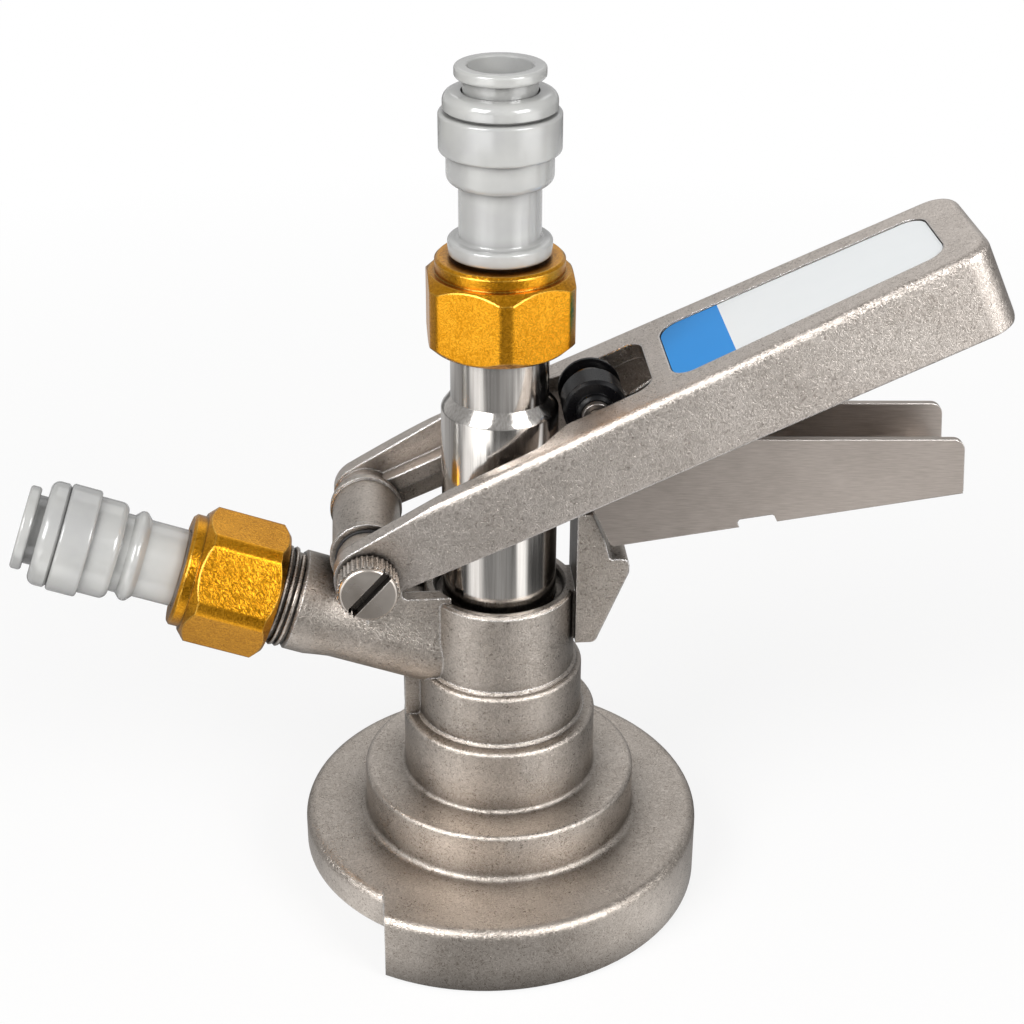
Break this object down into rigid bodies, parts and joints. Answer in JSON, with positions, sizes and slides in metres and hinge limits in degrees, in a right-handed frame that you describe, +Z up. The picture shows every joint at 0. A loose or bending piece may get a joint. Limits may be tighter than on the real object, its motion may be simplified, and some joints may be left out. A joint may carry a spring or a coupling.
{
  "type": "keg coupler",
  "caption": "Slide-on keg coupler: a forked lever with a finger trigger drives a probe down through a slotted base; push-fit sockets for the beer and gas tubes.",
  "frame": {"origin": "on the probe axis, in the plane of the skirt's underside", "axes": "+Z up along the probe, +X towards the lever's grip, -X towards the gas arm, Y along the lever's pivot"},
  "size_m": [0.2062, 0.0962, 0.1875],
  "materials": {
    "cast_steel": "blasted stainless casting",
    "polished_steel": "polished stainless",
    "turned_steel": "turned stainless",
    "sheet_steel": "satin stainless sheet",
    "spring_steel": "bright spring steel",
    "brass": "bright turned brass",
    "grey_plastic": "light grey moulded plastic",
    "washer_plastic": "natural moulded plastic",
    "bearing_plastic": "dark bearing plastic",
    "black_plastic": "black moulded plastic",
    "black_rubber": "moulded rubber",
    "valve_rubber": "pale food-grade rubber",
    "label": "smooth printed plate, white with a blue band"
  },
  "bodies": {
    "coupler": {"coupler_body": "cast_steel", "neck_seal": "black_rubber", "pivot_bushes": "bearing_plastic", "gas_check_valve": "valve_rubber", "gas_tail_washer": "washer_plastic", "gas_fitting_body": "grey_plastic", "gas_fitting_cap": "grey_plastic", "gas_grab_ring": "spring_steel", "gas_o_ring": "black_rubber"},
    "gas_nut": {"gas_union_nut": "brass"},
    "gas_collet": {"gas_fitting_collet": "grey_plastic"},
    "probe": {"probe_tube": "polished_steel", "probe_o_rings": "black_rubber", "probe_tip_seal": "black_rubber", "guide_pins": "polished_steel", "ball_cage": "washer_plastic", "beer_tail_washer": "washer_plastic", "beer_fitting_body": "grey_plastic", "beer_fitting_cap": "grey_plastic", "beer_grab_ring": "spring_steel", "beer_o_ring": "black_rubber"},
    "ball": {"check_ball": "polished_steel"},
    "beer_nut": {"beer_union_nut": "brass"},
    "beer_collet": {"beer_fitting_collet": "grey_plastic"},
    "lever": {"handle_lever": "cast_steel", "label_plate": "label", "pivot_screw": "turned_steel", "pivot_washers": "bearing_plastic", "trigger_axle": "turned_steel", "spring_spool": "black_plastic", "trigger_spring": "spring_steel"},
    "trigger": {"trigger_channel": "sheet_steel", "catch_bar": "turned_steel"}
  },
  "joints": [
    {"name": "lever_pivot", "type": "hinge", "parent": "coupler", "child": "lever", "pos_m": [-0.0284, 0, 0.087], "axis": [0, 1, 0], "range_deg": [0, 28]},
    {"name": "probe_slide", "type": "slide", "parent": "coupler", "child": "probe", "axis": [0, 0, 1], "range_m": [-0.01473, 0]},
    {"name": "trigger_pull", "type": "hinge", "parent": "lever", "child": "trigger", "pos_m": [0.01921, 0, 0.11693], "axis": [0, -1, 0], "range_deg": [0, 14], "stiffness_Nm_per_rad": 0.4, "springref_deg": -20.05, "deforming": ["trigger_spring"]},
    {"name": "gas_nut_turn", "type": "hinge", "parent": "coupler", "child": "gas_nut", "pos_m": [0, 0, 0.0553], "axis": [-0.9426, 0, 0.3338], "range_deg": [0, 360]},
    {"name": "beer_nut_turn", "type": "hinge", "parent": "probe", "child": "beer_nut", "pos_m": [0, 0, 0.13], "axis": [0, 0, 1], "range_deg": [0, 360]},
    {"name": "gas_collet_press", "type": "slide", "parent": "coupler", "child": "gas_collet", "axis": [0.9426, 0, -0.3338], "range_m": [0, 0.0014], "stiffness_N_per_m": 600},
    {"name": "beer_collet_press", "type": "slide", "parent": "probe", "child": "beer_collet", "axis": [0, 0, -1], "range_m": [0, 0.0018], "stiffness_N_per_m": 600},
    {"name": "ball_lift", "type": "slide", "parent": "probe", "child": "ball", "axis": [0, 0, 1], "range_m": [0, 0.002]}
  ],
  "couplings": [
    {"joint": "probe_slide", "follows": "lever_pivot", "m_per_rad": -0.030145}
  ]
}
-*-*-
◆ **STATED PROBLEM**
Each line of the material must be restated exactly.

◆ **TASK OUTPUT**
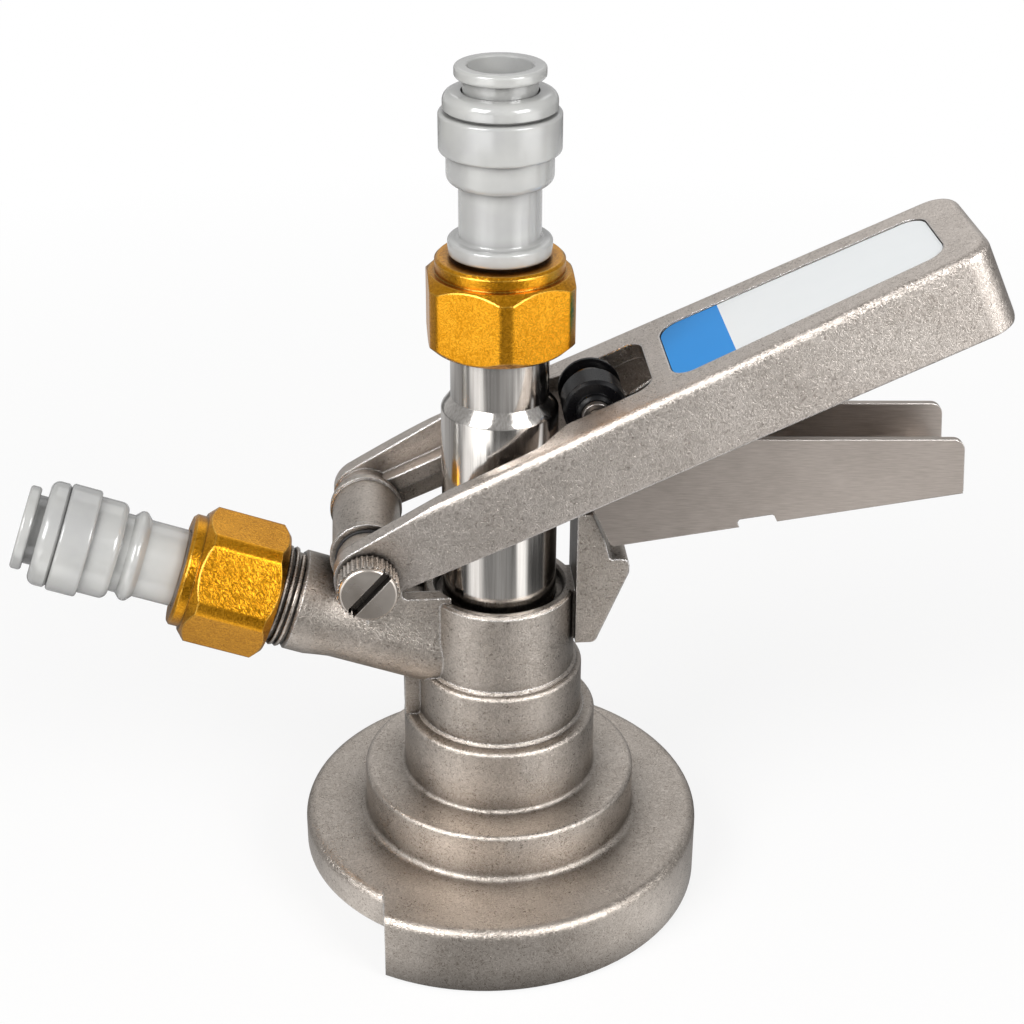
Break this object down into rigid bodies, parts and joints. Answer in JSON, with positions, sizes and slides in metres and hinge limits in degrees, in a right-handed frame that you describe, +Z up. The picture shows every joint at 0. A loose or bending piece may get a joint. Limits may be tighter than on the real object, its motion may be simplified, and some joints may be left out. A joint may carry a spring or a coupling.
{
  "type": "keg coupler",
  "caption": "Slide-on keg coupler: a forked lever with a finger trigger drives a probe down through a slotted base; push-fit sockets for the beer and gas tubes.",
  "frame": {"origin": "on the probe axis, in the plane of the skirt's underside", "axes": "+Z up along the probe, +X towards the lever's grip, -X towards the gas arm, Y along the lever's pivot"},
  "size_m": [0.2062, 0.0962, 0.1875],
  "materials": {
    "cast_steel": "blasted stainless casting",
    "polished_steel": "polished stainless",
    "turned_steel": "turned stainless",
    "sheet_steel": "satin stainless sheet",
    "spring_steel": "bright spring steel",
    "brass": "bright turned brass",
    "grey_plastic": "light grey moulded plastic",
    "washer_plastic": "natural moulded plastic",
    "bearing_plastic": "dark bearing plastic",
    "black_plastic": "black moulded plastic",
    "black_rubber": "moulded rubber",
    "valve_rubber": "pale food-grade rubber",
    "label": "smooth printed plate, white with a blue band"
  },
  "bodies": {
    "coupler": {"coupler_body": "cast_steel", "neck_seal": "black_rubber", "pivot_bushes": "bearing_plastic", "gas_check_valve": "valve_rubber", "gas_tail_washer": "washer_plastic", "gas_fitting_body": "grey_plastic", "gas_fitting_cap": "grey_plastic", "gas_grab_ring": "spring_steel", "gas_o_ring": "black_rubber"},
    "gas_nut": {"gas_union_nut": "brass"},
    "gas_collet": {"gas_fitting_collet": "grey_plastic"},
    "probe": {"probe_tube": "polished_steel", "probe_o_rings": "black_rubber", "probe_tip_seal": "black_rubber", "guide_pins": "polished_steel", "ball_cage": "washer_plastic", "beer_tail_washer": "washer_plastic", "beer_fitting_body": "grey_plastic", "beer_fitting_cap": "grey_plastic", "beer_grab_ring": "spring_steel", "beer_o_ring": "black_rubber"},
    "ball": {"check_ball": "polished_steel"},
    "beer_nut": {"beer_union_nut": "brass"},
    "beer_collet": {"beer_fitting_collet": "grey_plastic"},
    "lever": {"handle_lever": "cast_steel", "label_plate": "label", "pivot_screw": "turned_steel", "pivot_washers": "bearing_plastic", "trigger_axle": "turned_steel", "spring_spool": "black_plastic", "trigger_spring": "spring_steel"},
    "trigger": {"trigger_channel": "sheet_steel", "catch_bar": "turned_steel"}
  },
  "joints": [
    {"name": "lever_pivot", "type": "hinge", "parent": "coupler", "child": "lever", "pos_m": [-0.0284, 0, 0.087], "axis": [0, 1, 0], "range_deg": [0, 28]},
    {"name": "probe_slide", "type": "slide", "parent": "coupler", "child": "probe", "axis": [0, 0, 1], "range_m": [-0.01473, 0]},
    {"name": "trigger_pull", "type": "hinge", "parent": "lever", "child": "trigger", "pos_m": [0.01921, 0, 0.11693], "axis": [0, -1, 0], "range_deg": [0, 14], "stiffness_Nm_per_rad": 0.4, "springref_deg": -20.05, "deforming": ["trigger_spring"]},
    {"name": "gas_nut_turn", "type": "hinge", "parent": "coupler", "child": "gas_nut", "pos_m": [0, 0, 0.0553], "axis": [-0.9426, 0, 0.3338], "range_deg": [0, 360]},
    {"name": "beer_nut_turn", "type": "hinge", "parent": "probe", "child": "beer_nut", "pos_m": [0, 0, 0.13], "axis": [0, 0, 1], "range_deg": [0, 360]},
    {"name": "gas_collet_press", "type": "slide", "parent": "coupler", "child": "gas_collet", "axis": [0.9426, 0, -0.3338], "range_m": [0, 0.0014], "stiffness_N_per_m": 600},
    {"name": "beer_collet_press", "type": "slide", "parent": "probe", "child": "beer_collet", "axis": [0, 0, -1], "range_m": [0, 0.0018], "stiffness_N_per_m": 600},
    {"name": "ball_lift", "type": "slide", "parent": "probe", "child": "ball", "axis": [0, 0, 1], "range_m": [0, 0.002]}
  ],
  "couplings": [
    {"joint": "probe_slide", "follows": "lever_pivot", "m_per_rad": -0.030145}
  ]
}